(Scripts that build objects)

____________________

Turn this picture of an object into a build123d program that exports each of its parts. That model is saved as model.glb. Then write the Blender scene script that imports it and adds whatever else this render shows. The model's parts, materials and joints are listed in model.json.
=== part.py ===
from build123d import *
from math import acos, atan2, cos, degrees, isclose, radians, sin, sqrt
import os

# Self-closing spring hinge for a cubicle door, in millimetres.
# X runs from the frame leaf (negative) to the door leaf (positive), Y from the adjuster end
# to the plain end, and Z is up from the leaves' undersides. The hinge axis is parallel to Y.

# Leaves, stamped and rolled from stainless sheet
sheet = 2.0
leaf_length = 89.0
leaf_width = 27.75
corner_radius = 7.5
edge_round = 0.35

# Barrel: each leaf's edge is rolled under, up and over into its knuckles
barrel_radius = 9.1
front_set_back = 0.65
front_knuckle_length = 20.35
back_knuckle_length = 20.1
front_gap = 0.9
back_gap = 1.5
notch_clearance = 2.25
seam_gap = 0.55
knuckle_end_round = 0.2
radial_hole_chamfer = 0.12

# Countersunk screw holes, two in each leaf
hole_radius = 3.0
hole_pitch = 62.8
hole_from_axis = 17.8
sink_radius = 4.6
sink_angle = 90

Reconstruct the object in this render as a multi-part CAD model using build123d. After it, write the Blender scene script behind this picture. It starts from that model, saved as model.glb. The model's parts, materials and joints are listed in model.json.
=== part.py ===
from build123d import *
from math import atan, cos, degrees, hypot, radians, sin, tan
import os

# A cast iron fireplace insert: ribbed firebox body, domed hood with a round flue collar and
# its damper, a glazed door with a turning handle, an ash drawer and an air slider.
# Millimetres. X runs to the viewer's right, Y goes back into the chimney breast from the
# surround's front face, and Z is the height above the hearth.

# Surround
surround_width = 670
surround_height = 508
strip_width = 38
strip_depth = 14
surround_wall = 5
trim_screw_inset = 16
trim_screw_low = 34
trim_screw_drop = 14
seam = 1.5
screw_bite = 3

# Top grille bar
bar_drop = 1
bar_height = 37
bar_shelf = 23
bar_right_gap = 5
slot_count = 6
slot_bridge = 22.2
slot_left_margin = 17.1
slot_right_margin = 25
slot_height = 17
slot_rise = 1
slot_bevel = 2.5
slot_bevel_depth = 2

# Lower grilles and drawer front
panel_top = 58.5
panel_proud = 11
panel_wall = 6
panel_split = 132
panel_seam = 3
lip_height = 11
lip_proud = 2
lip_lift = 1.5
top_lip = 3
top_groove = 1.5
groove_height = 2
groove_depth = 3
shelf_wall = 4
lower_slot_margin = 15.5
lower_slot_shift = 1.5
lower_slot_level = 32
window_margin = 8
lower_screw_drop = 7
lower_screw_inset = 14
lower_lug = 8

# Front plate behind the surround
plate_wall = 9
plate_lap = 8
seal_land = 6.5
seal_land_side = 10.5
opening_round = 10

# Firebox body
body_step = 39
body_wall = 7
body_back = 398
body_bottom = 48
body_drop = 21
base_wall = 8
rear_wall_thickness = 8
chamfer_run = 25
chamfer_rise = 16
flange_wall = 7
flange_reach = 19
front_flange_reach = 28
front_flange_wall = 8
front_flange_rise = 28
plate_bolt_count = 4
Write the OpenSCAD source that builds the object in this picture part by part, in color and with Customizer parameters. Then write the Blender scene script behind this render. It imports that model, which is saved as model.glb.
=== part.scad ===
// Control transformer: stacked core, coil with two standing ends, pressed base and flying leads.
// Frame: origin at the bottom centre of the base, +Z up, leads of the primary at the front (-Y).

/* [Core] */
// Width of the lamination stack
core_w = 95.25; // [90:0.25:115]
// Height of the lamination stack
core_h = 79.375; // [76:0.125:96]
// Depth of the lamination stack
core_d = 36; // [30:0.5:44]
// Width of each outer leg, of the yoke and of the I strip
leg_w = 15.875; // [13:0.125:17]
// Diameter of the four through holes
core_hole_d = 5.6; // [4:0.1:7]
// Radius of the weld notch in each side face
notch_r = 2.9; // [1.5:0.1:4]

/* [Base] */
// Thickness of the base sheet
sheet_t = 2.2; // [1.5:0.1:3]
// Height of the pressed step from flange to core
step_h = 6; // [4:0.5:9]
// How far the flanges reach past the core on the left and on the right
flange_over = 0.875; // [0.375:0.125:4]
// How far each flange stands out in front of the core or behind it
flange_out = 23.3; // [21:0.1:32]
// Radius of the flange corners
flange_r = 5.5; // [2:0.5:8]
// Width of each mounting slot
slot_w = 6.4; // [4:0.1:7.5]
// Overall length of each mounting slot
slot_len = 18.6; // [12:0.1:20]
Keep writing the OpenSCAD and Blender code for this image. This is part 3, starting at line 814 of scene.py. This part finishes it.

____________________

TASK TO COMPLETE>
Solely the line containing "Write the OpenSCAD", the line containing "the front (-Y).", and the lines between them are to be given again, exactly as written.

SOLUTION FOR THIS EXERCISE>
Write the OpenSCAD source that builds the object in this picture part by part, in color and with Customizer parameters. Then write the Blender scene script behind this render. It imports that model, which is saved as model.glb.
=== part.scad ===
// Control transformer: stacked core, coil with two standing ends, pressed base and flying leads.
// Frame: origin at the bottom centre of the base, +Z up, leads of the primary at the front (-Y).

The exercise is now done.